WLOS -- North Carolina lawmakers are moving to close what some call the "rent-a-nonprofit" loophole, a tax break critics say is allowing for-profit apartment owners to avoid paying property taxes without creating new affordable housing.
The proposal advanced Wednesday out of the House Select Committee on Property Tax Reduction and Reform and is expected to be taken up during the upcoming short session.
At the center of the debate is a decades-old law meant to support affordable housing. But lawmakers say in recent years, some investors have found a way to use it differently.
Rep. Eric Ager, D-Buncombe, says the strategy is simple.
"They have a nonprofit that will own a very small percentage of whatever property they buy," Ager said. "It's 99.9% owned by private equity folks and they can then buy a property where people are already living in affordable housing."
In some cases, that ownership stake can be less than 1%.
Ager says investors are often targeting older apartment complexes, places where rents are already low enough to qualify as affordable, then using that structure to qualify for a property tax exemption.
"They buy older properties that are already very affordable, and then they get the property tax exemption," he said. "And then they tend to even raise the rates after they do it."
The concern, Ager says, is what happens next.
"If these folks are getting lots of property tax benefits, somebody's going to have to pay for it," he said. "And the people that are going to pay for it are the people that aren't getting the benefits."
That could mean less money for schools, public safety and other local services, or higher taxes for homeowners.
To understand how this works, you have to go back more than a decade.
In 2013, a North Carolina Court of Appeals case involving Cane Creek Village in Mitchell County helped define how the law is applied today. In that case, a nonprofit owned just 0.1% of the property, while private investors owned the rest, and the court still allowed the tax exemption.
Christopher McLaughlin, a professor at the UNC School of Government, says the issue is that the law itself leaves a lot open to interpretation.
"The statute we're talking about here is really just about 11 words," McLaughlin said. "It does not give us a whole lot of guidance."
Because of that, courts focused less on ownership percentage and more on control—who is actually running the property and making decisions.

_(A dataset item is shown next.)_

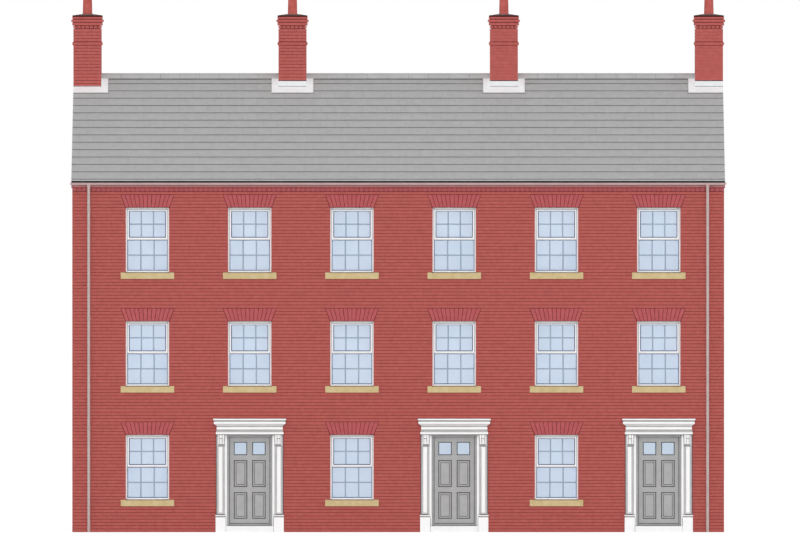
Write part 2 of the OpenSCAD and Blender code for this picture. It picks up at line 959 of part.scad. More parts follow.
module front_pipes() {
    for (x = pipe_xs)
        difference() {
            translate([x, -gutter_y, 0])
                cylinder(d = pipe_d, h = gutter_axis_z, $fn = round_fn);
            translate([x, -gutter_y, -past])
                cylinder(d = pipe_d - 2 * pipe_t, h = gutter_axis_z + 2 * past, $fn = round_fn);
            along_x(-gutter_half_l, gutter_half_l)
                gutter_profile(0);
        }
}

module downpipes() {
    color("#c5beb9") {
        front_pipes();
        mirror([0, 1, 0])
            front_pipes();
    }
}

// Collar round the pipe with a lug back to the wall
module pipe_bracket() {
    difference() {
        union() {
            cylinder(d = pipe_d + 2 * collar_t, h = bracket_h, $fn = round_fn);
            span([-lug_w / 2, 0, 0], [lug_w / 2, gutter_y - half_d, bracket_h]);
        }
        translate([0, 0, -past])
            cylinder(d = pipe_d + 2 * collar_gap, h = bracket_h + 2 * past, $fn = round_fn);
    }
}

module front_brackets() {
    pitch = (eaves_z - 2 * bracket_z) / (bracket_count - 1);
    for (x = pipe_xs, n = [0 : bracket_count - 1])
        translate([x, -gutter_y, bracket_z + n * pitch])
            pipe_bracket();
}

module pipe_brackets() {
    color("#b8b1ac") {
        front_brackets();
        mirror([0, 1, 0])
            front_brackets();
    }
}

// Slab of a stack, standing out from the shaft by the same amount all round
module stack_slab(low, high, out) {
    span([-stack_half_w - out, -stack_d / 2 - out, low], [stack_half_w + out, stack_d / 2 + out, high]);
}

module at_stacks() {
    for (x = stack_xs)
        translate([x, 0, 0])
            children();
}

module chimney_shafts() {
    color("#ba6560")
        at_stacks()
            stack_slab(stack_bottom, string_bottom, 0);
}

module chimney_string_courses() {
    color("#b85c58")
        at_stacks()
            stack_slab(string_bottom, string_top, string_proj);
}

module chimney_necks() {
    color("#ba6560")
        at_stacks()
            stack_slab(string_top, cap_bottom, 0);
}

// Three courses that step out and back in, under a sloped bed of mortar
module chimney_caps() {
    level = pot_foot_d / 2 + flaunch_lip;
    color("#b85c58")
        at_stacks() {
            stack_slab(cap_bottom, cap_bottom + course_h, cap_step);
            stack_slab(cap_bottom + course_h - eps, cap_top - course_h, 2 * cap_step);
            stack_slab(cap_top - course_h - eps, cap_top, cap_step);
            hull() {
                stack_slab(cap_top - eps, cap_top, cap_step - flaunch_inset);
                span([-level, -pot_pitch / 2 - level, cap_top],
                     [level, pot_pitch / 2 + level, cap_top + flaunch_h]);
            }
        }
}

module pot_outline() {
    body_top = pot_h - pot_rim_h;
    polygon([
        [pot_bore_d / 2, 0], [pot_foot_d / 2, 0], [pot_neck_d / 2, body_top],
        [pot_rim_d / 2, body_top + pot_round], [pot_rim_d / 2, pot_h - pot_round],
        [(pot_rim_d + pot_bore_d) / 4, pot_h], [pot_bore_d / 2, pot_h - pot_round]
    ]);
}

module chimney_pots() {
    color("#b4605a")
        at_stacks()
            for (y = [-pot_pitch / 2, pot_pitch / 2])
                translate([0, y, cap_top + flaunch_h])
                    rotate_extrude($fn = round_fn)
                        pot_outline();
}

// Lead on the front slope round one stack: apron, side strips and upstands
module front_lead(left_w, right_w) {
    outer = stack_d / 2 + lead_apron;
    inner = ridge_r;
    difference() {
        along_x(-stack_half_w - left_w, stack_half_w + right_w)
            polygon([
                [-outer, on_tiles_z(outer)], [-outer, bed_z(outer) + lead_rise],
                [-inner, bed_z(inner) + lead_rise], [-inner, on_tiles_z(inner)]
            ]);
        stack_slab(0, cap_top, 0);
    }
    difference() {
        along_x(-stack_half_w - (left_w > 0 ? lead_t : 0), stack_half_w + (right_w > 0 ? lead_t : 0))
            polygon([
                [-stack_d / 2 - lead_t, bed_z(stack_d / 2) + lead_rise - lead_t],
                [-stack_d / 2 - lead_t, bed_z(stack_d / 2) + lead_rise + lead_up],
                [-stack_d / 2, bed_z(stack_d / 2) + lead_rise + lead_up],
                [-inner, bed_z(inner) + lead_rise + lead_up],
                [-inner, on_tiles_z(inner)]
            ]);
        stack_slab(0, cap_top, 0);
    }
}

module chimney_flashings() {
    color("#e4e6e8")
        for (side = [0, 1], n = [0 : houses])
            mirror([0, side, 0])
                translate([stack_xs[n], 0, 0])
                    front_lead(n == 0 ? 0 : lead_side_w, n == houses ? 0 : lead_side_w);
}

front_wall_piers();
front_wall_bands();
rear_wall_piers();
rear_wall_bands();
end_walls();
party_walls();
ground_floor_slabs();
first_floor_decks();
second_floor_decks();
loft_floors();
window_arches();
window_sills();
window_frames();
upper_sashes();
lower_sashes();
window_glass();
door_jambs();
door_heads();
door_thresholds();
door_steps();
frame_hinges();
door_pilasters();
door_plinths();
door_consoles();
door_entablatures();
door_leaf(door_columns[0]);  // left_door_leaf
door_glass(door_columns[0]);  // left_door_glass
leaf_hinges(door_columns[0]);  // left_door_hinges
door_leaf(door_columns[1]);  // middle_door_leaf
door_glass(door_columns[1]);  // middle_door_glass
leaf_hinges(door_columns[1]);  // middle_door_hinges
door_leaf(door_columns[2]);  // right_door_leaf
door_glass(door_columns[2]);  // right_door_glass
leaf_hinges(door_columns[2]);  // right_door_hinges
eaves_courses();
front_roof_slope();
rear_roof_slope();
ridge_tiles();
gutters();
downpipes();
pipe_brackets();
chimney_shafts();
chimney_string_courses();
chimney_necks();
chimney_caps();
chimney_pots();
chimney_flashings();
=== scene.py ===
import math
import random

import bmesh
import bpy
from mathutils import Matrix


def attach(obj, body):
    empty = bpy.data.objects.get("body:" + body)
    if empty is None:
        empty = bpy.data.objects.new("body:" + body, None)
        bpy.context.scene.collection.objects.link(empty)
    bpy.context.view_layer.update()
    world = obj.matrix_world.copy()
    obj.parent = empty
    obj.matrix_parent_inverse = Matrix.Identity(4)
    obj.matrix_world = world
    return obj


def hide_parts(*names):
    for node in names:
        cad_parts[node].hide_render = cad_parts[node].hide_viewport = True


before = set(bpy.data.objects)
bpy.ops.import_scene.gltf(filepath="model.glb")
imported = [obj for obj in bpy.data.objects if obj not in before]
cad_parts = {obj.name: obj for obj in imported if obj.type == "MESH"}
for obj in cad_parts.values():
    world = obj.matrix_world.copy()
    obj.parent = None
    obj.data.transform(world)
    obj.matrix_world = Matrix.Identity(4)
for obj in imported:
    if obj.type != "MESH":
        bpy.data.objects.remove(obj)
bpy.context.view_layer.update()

dice = random.Random(7)

# Sizes in metres, as in the part's source: X along the row, -Y to the street, Z up
HALF_L = 7.5225
HALF_D = 4.1
COURSE = 0.075
BRICK = 0.225
FLOOR_Z = 0.15
EAVES = 8.025
EAVES_FACE = 4.1275
COLUMNS = [-5.7925, -3.43, -1.0675, 1.295, 3.6575, 6.02]
DOORS = COLUMNS[1::2]
DOOR_H = 2.25
SILLS = [0.75, 3.375, 6.0]
WINDOW_W = 1.01
WINDOW_H = 1.5
HALF_W = WINDOW_W / 2
SPLAY = 0.1125
ARCH_END = HALF_W + SPLAY
ARCH_H = 0.3
SILL_H = 0.15
PITCH = math.radians(30)
SLOPE = math.tan(PITCH)
ROOF_T = 0.1
ROOF_EDGE = 4.15
ROOF_HALF_L = 7.55
BED_EDGE = EAVES + (EAVES_FACE - ROOF_EDGE) * SLOPE + ROOF_T / math.cos(PITCH)
STACKS = [-7.225, -2.4575, 2.4575, 7.225]
STACK_W = 0.325
STACK_D = 0.445
STACK_FOOT, STRING_LOW, STRING_TOP, CAP_LOW, CAP_TOP = 10.051, 11.25, 11.325, 11.7, 11.925

# Brickwork: bed joints, narrow flush perpends, and how far bricks stand out from the mortar
BED = 0.01
PERPEND = 0.003
PROUD = 0.007
ARCH_JOINT = 0.008
BED_FOOT, BED_END = HALF_W + ARCH_JOINT, ARCH_END + ARCH_JOINT


# Maps from a wall's own place (along it, up, out of it) to the row's frame
def front(u, v, w):
    return (u, -HALF_D - w, v)


def rear(u, v, w):
    return (-u, HALF_D + w, v)


def left_end(u, v, w):
    return (-HALF_L - w, -u, v)


def right_end(u, v, w):
    return (HALF_L + w, u, v)


def moved(at, du, dv=0.0, dw=0.0, side=1):
    """The same map from a place of its own, mirrored along the wall where side is -1."""
    return lambda u, v, w: at(side * u + du, v + dv, w + dw)


def put(name, data):
    """New object in the scene."""
    obj = bpy.data.objects.new(name, data)
    bpy.context.scene.collection.objects.link(obj)
    return obj


class Solid:
    """Closed solids gathered into one mesh."""

    def __init__(self):
        self.verts, self.faces, self.marks = [], [], []

    def loft(self, rings, mark=0, closed=False):
        """Rings of points with the same count, capped at both ends or joined round. The mark
        is one material's number, or a list with a number for each side of a ring."""
        n = len(rings[0])
        marks = mark if isinstance(mark, list) else [mark] * n
        base = len(self.verts)
        for ring in rings:
            self.verts += ring
        for k in range(len(rings) if closed else len(rings) - 1):
            a = base + k * n
            b = base + (k + 1) % len(rings) * n
            self.faces += [(a + i, a + (i + 1) % n, b + (i + 1) % n, b + i) for i in range(n)]
            self.marks += marks
        if not closed:
            last = len(self.verts) - n
            self.faces.append(tuple(range(base + n - 1, base - 1, -1)))
            self.faces.append(tuple(range(last, last + n)))
            self.marks += [marks[0]] * 2

    def along(self, outline, x0, x1, side=1, mark=0):
        """Outline in (y, z) of the row, from x0 to x1, mirrored to the street by side -1."""
        self.loft([[(x, side * y, z) for y, z in outline] for x in (x0, x1)], mark)

    def prism(self, outline, w0, w1, at, mark=0):
        """Outline in (u, v), from depth w0 to w1."""
        self.loft([[at(u, v, w) for u, v in outline] for w in (w0, w1)], mark)

    def post(self, outline, v0, v1, at, mark=0):
        """Outline in (u, w), from level v0 to v1."""
        self.loft([[at(u, v, w) for u, w in outline] for v in (v0, v1)], mark)

    def rail(self, outline, u0, u1, at, mark=0):
        """Outline in (v, w), from u0 to u1."""
        self.loft([[at(u, v, w) for v, w in outline] for u in (u0, u1)], mark)

    def block(self, u0, u1, v0, v1, w0, w1, at, mark=0):
        self.prism([(u0, v0), (u1, v0), (u1, v1), (u0, v1)], w0, w1, at, mark)

    def tiers(self, levels, at, mark=0):
        """Rectangles one over another: (v, u0, u1, w0, w1)."""
        self.loft([[at(u0, v, w0), at(u1, v, w0), at(u1, v, w1), at(u0, v, w1)]
                   for v, u0, u1, w0, w1 in levels], mark)

    def border(self, u0, u1, v0, v1, profile, at, mark=0):
        """Moulding round a rectangle: profile in (inset, w), mitred at the corners."""
        self.loft([[at(u0 + d, v0 + d, w), at(u1 - d, v0 + d, w),
                    at(u1 - d, v1 - d, w), at(u0 + d, v1 - d, w)]
                   for d, w in profile], mark, closed=True)

    def lathe(self, profile, x, y, z, steps=40):
        """Closed profile in (radius, height), turned about an upright axis."""
        turns = [2 * math.pi * i / steps for i in range(steps)]
        self.loft([[(x + r * math.cos(a), y + r * math.sin(a), z + h) for a in turns]
                   for r, h in profile], closed=True)

    def build(self, name, looks, slot, stands_for=(), smooth=None, body="house"):
        """One object from all solids, riding on a body. The marks count its looks."""
        mesh = bpy.data.meshes.new(name)
        mesh.from_pydata(self.verts, [], self.faces)
        for look in looks.split():
            mesh.materials.append(LOOKS[look])
        mesh.polygons.foreach_set("material_index", self.marks)
        bm = bmesh.new()
        bm.from_mesh(mesh)
        bmesh.ops.recalc_face_normals(bm, faces=bm.faces)
        bm.to_mesh(mesh)
        bm.free()
        if smooth is not None:
            mesh.shade_smooth()
            mesh.set_sharp_from_angle(angle=math.radians(smooth))
        obj = put(name, mesh)
        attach(obj, body)
        if stands_for:
            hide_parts(*stands_for)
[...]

That worked in cases tied to federally backed affordable housing projects. But McLaughlin says in recent years, more investors have started applying that same logic to existing apartment complexes.
"What's happening is existing apartment complexes [where] the rents are already low enough to qualify," he said. "And then what happens is a law firm or investment group comes in and says, 'hey sell a tiny sliver to this nonprofit and your property just became 100% tax free.'"
He says that raises a key question:
Was the law meant to encourage new affordable housing, or apply to properties that were already affordable?
"That's ultimately a question for the General Assembly to answer," McLaughlin said.
The proposal moving through the legislature would tighten those rules.
It would still allow tax exemptions for projects that are fully nonprofit-owned or backed by government programs like low-income housing tax credits, known as LIHTC.
But it would limit the ability for private investors to qualify through small nonprofit partnerships and would require ongoing proof that properties are actually staying affordable.
Right now, Ager says, that oversight isn't always there.
"The way that it works now I don't think anybody is ensuring that," he said.
While many of the biggest examples have been seen in places like Wake County, Ager says the issue could spread.
"Once somebody figures out a loophole in one place, it tends to spread," he said."And it's very likely to come to places like Buncombe County."
For now, the proposal still has to pass the full legislature before becoming law.
But for Ager, the urgency is clear.
"I think anytime you find a loophole like this, you need to close it as quickly as possible," he said.